The retailer said it saw domestic comparables sales fell 7.3% during the quarter. The largest drivers of the comparable sales decline on a weighted basis were appliances, computing, home theater and mobile phones. Those drivers were partially offset by growth in gaming. International comparable sales dropped 1.9% during the quarter.
Best Buy’s (BBY) domestic gross profit rate improved 100 basis points to 22.9% of sales. The higher gross profit rate was boosted by improved financial performance from the company’s membership offerings, which included higher services margin rates. Favorable product margin rates and lower supply chain costs were also margin drivers. The international business gross profit rate was down 130 basis points to 22.1% due chiefly to unfavorable product margin rates.

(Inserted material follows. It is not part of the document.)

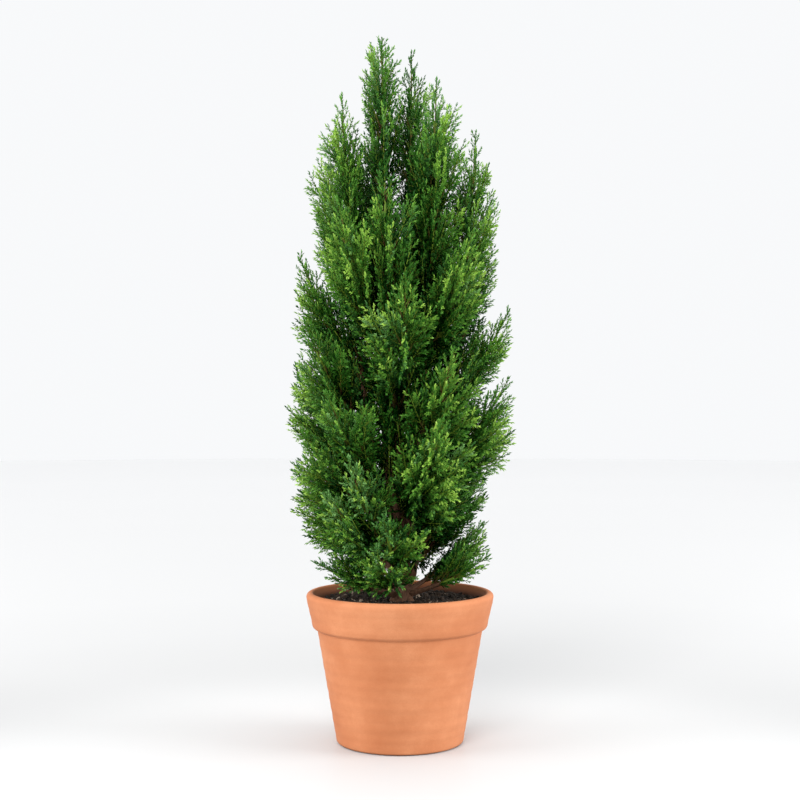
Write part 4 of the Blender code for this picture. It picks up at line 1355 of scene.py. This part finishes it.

Non-GAAP operating income as a percentage of revenue declined to 3.8% of sales from 3.9% a year ago.
Looking ahead, Best Buy (BBY) lowered its comparable sales expectations for the holiday quarter. The company now expects FY24 revenue of $43.1B to $43.7B vs. a prior outlook for $43.8B to $44.5B and the consensus estimate of $44.1B. EPS is expected to land in a range of $6.00 to $6.30 vs. $6.00 to $6.40 prior and $6.19 consensus.
Shares of Best Buy (BBY) fell 4.86% in premarket trading on Tuesday to $64.80 vs. the 52-week trading range of $62.30 to $93.32.